Benoit is one of a handful of Phillies players that could be traded as this season unfolds. Teams are always looking for bullpen help around the trade deadline. Pitching well in any bullpen role would help Benoit's value. Racking up a few saves won't hurt.

"I wasn't really expecting it this early, this change," Benoit said. "But it's the situation they have to address. I guess they have their choice and that was me.

"I enjoy being on the mound. I enjoy pitching. I'm not going to break any records. I'm not going to go for Mariano's (Rivera's) record or (Trevor) Hoffman's. I try to give the team an opportunity to get a win. That's what I'm going to try to do here.

"For me I try to make it simple. I'm not trying to make it harder than it is. It's three outs. Sometimes things don't go as well as we want them to. But I approach the game the same way. It doesn't matter if it's in the sixth or the ninth."

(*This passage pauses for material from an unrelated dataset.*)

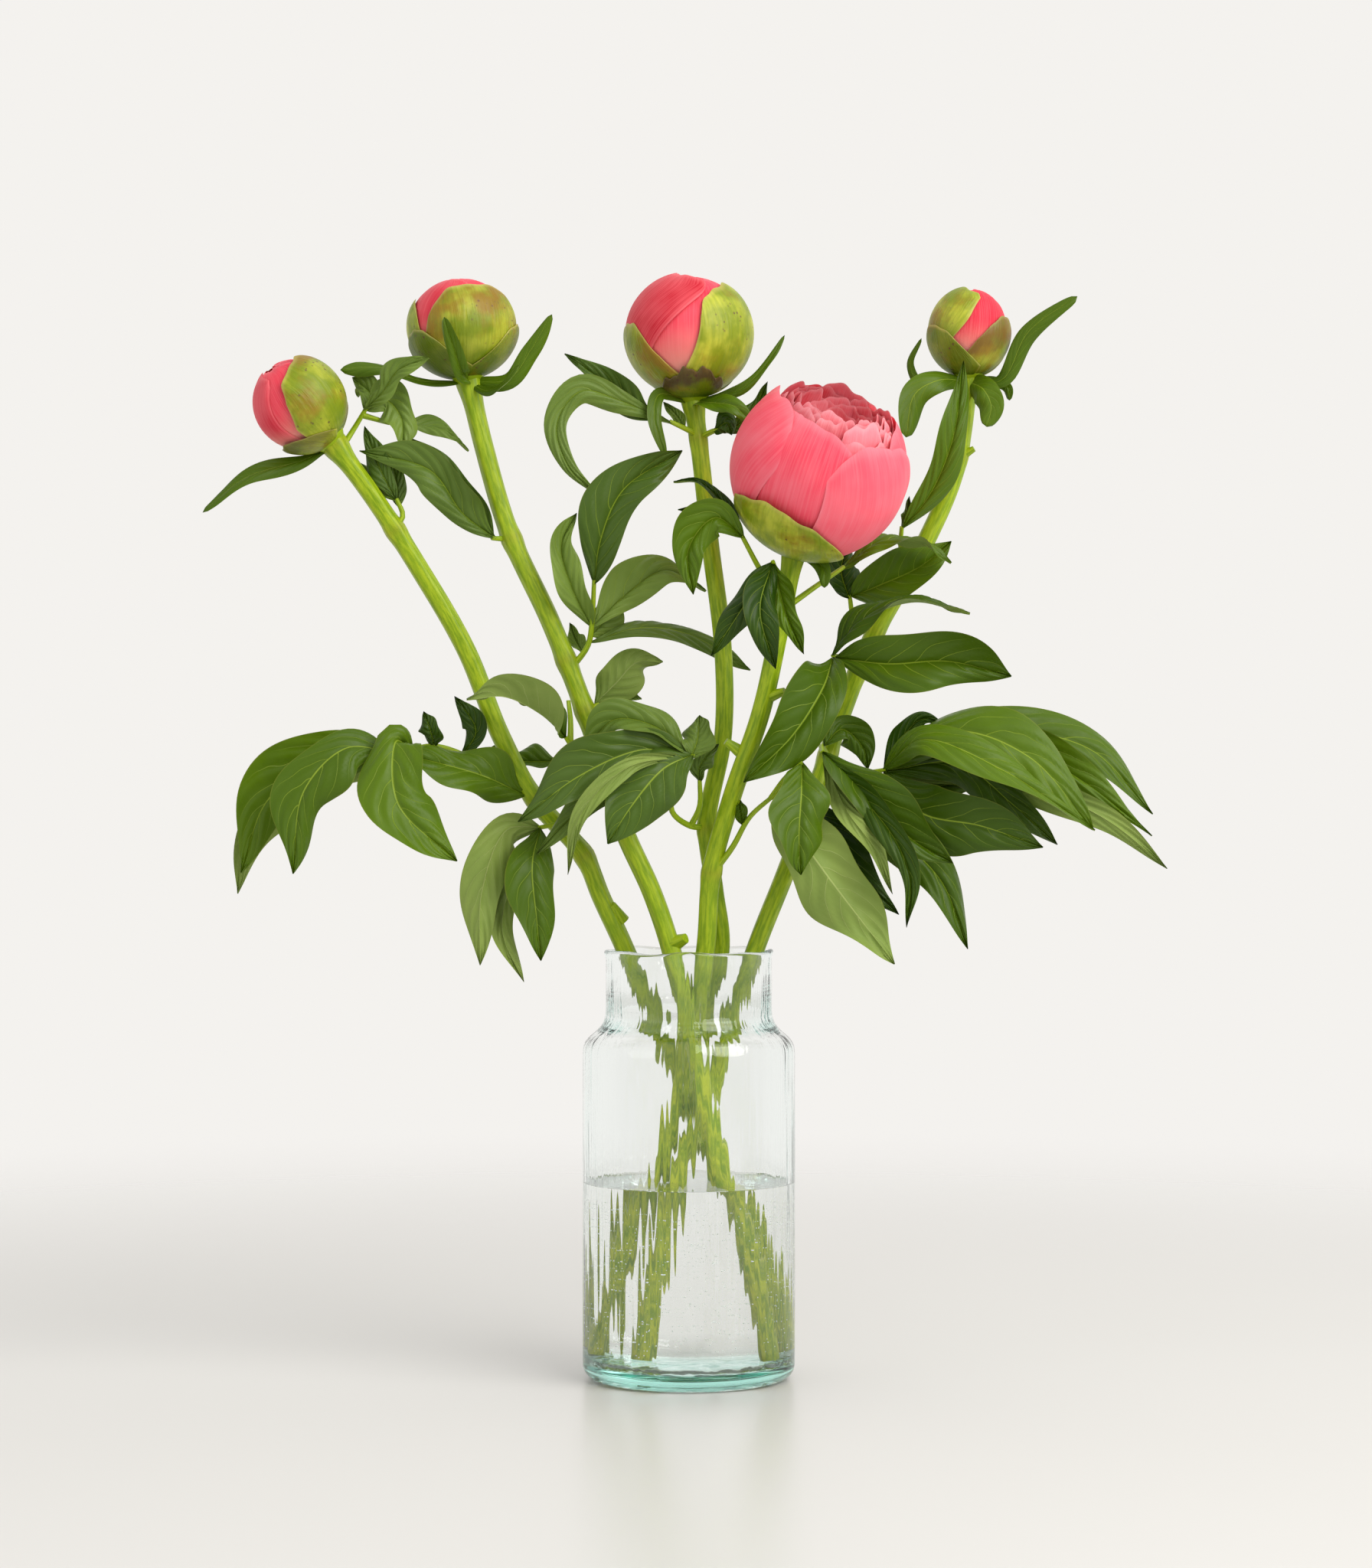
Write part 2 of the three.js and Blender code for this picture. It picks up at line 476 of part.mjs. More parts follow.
const colours = {
  glass: { color: 0xd8ebe2, roughness: 0.05, metalness: 0 },
  water: { color: 0xe4efe2, roughness: 0.02, metalness: 0 },
  stem: { color: 0x7e9a2a, roughness: 0.5, metalness: 0 },
  leaf: { color: 0x2f5a1e, roughness: 0.4, metalness: 0 },
  sepal: { color: 0x8f9d34, roughness: 0.45, metalness: 0 },
  petal: { color: 0xf0475c, roughness: 0.55, metalness: 0 },
};

// Every piece can be made at its own size, or grown all over to leave its clearance.
const pieces = [{ name: 'vase', look: 'glass', make: () => vase() }];
const add = (name, look, make) => pieces.push({ name, look, make });
const flowerName = (key) => (flowers[key].petals.length ? 'bloom' : `bud_${key}`);

for (const [key, row] of Object.entries(calyxes)) {
  add(`calyx_${key}`, 'sepal', (grow) => calyx(row, flowers[key], grow));
}
for (const [key, { route, radius }] of Object.entries(stems)) {
  const whole = [...route, seatOf(flowers[key], BUTTON_DROP)];
  add(`stem_${key}`, 'stem', (grow) => tube(whole, radius + grow, STEM_SIDES, STEM_STEPS));
}
for (const [key, flower] of Object.entries(flowers)) {
  const name = flowerName(key);
  add(`${name}_inner_petals`, 'petal', (grow) => petalBall(flower, grow));
  flower.petals.forEach((row, i) => add(`${name}_petal_${i + 1}`, 'petal',
    (grow) => petal(flower, row, grow)));
  flower.sepals.forEach((row, i) => add(`${name}_sepal_${i + 1}`, 'sepal',
    (grow) => petal(flower, row, grow)));
}
for (const [key, row] of Object.entries(leaves)) {
  add(`leaf_${key}`, 'leaf', (grow) => leaf(row, grow));
}
add('water', 'water', () => water());

const reaches = (a, b) => a.min.every((low, k) => low < b.max[k] && b.min[k] < a.max[k]);
const largest = (solid) => solid.decompose().sort((a, b) => b.volume() - a.volume())[0];

// Each piece is cut back from the ones before it, so that neighbours touch with a gap and never overlap.
const peonies = new THREE.Group();
const made = [];
for (const { name, look, make } of pieces) {
  let solid = make(0);
  for (const other of made) {
    if (reaches(solid.boundingBox(), other.box)) solid = solid.subtract(other.grown);
  }
  solid = largest(solid.simplify(TOLERANCE));
  const grown = make(GAP);
  made.push({ grown, box: grown.boundingBox() });
  const mesh = new THREE.Mesh(geometryFrom(solid), new THREE.MeshStandardMaterial(colours[look]));
  mesh.name = name;
  peonies.add(mesh);
}

export default peonies;
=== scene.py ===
import math
import random
import bmesh
import bpy
import numpy as np
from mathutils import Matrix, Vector


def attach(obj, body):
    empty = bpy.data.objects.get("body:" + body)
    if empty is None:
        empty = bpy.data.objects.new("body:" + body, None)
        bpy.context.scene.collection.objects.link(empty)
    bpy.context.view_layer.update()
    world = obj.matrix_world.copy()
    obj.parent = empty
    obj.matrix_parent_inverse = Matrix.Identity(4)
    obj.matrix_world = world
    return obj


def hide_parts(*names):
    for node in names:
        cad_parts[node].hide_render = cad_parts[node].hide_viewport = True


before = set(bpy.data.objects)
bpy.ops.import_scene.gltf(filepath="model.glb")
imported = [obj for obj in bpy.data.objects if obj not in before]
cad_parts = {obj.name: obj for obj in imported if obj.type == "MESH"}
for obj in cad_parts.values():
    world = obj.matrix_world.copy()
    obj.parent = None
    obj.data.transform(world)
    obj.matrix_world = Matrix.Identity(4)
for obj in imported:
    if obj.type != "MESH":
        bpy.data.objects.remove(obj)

mm = 0.001
rimAngle = math.radians(75)
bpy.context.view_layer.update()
print("frame loaded:", len(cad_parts), "nodes")


# Small node helpers, for shaders and for geometry.

def put(tree, kind, inputs=None, **settings):
    node = tree.nodes.new(kind)
    for key, value in settings.items():
        setattr(node, key, value)
    for key, value in (inputs or {}).items():
        if isinstance(value, bpy.types.NodeSocket):
            tree.links.new(value, node.inputs[key])
        else:
            node.inputs[key].default_value = value
    return node


# The tree that the first socket among the values belongs to.
def treeOf(*values):
    return next(value.id_data for value in values if isinstance(value, bpy.types.NodeSocket))


def calc(operation, a, b=0.0, c=0.0):
    return put(treeOf(a, b, c), "ShaderNodeMath", {0: a, 1: b, 2: c}, operation=operation).outputs[0]


def times(a, b):
    return calc("MULTIPLY", a, b)


def plus(a, b):
    return calc("ADD", a, b)


def minus(a, b):
    return calc("SUBTRACT", a, b)


def timesPlus(a, b, c):
    return calc("MULTIPLY_ADD", a, b, c)


def vecCalc(operation, a, b=(0, 0, 0), out=0):
    return put(a.id_data, "ShaderNodeVectorMath", {0: a, 1: b}, operation=operation).outputs[out]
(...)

Gomez, 29, deserves respect for the job he did last season. When others failed and the Phils were searching to find a dependable closer, he stepped in and recorded 37 saves without the power stuff and high-strikeout octane that most closers possess. His pitch-to-contact style finally caught up with him in September and he lost the closer's job under the weight of an ERA over 19.00 that month.

Coming into spring training this year, Mackanin said Gomez deserved the first crack at the job and he did nothing to lose it in Florida. However, he gave up a two-run home run in the ninth inning on opening day (the Phils survived to win, 4-3) then a three-run homer in squandering a 3-0 lead against Washington on Sunday. The Phils came back to win that game, 4-3, but Mackanin decided it was time to get Gomez out of the pressure cooker. He will likely return to the sixth- and seventh-inning setup role in which he shined in 2015, his first season with the Phillies.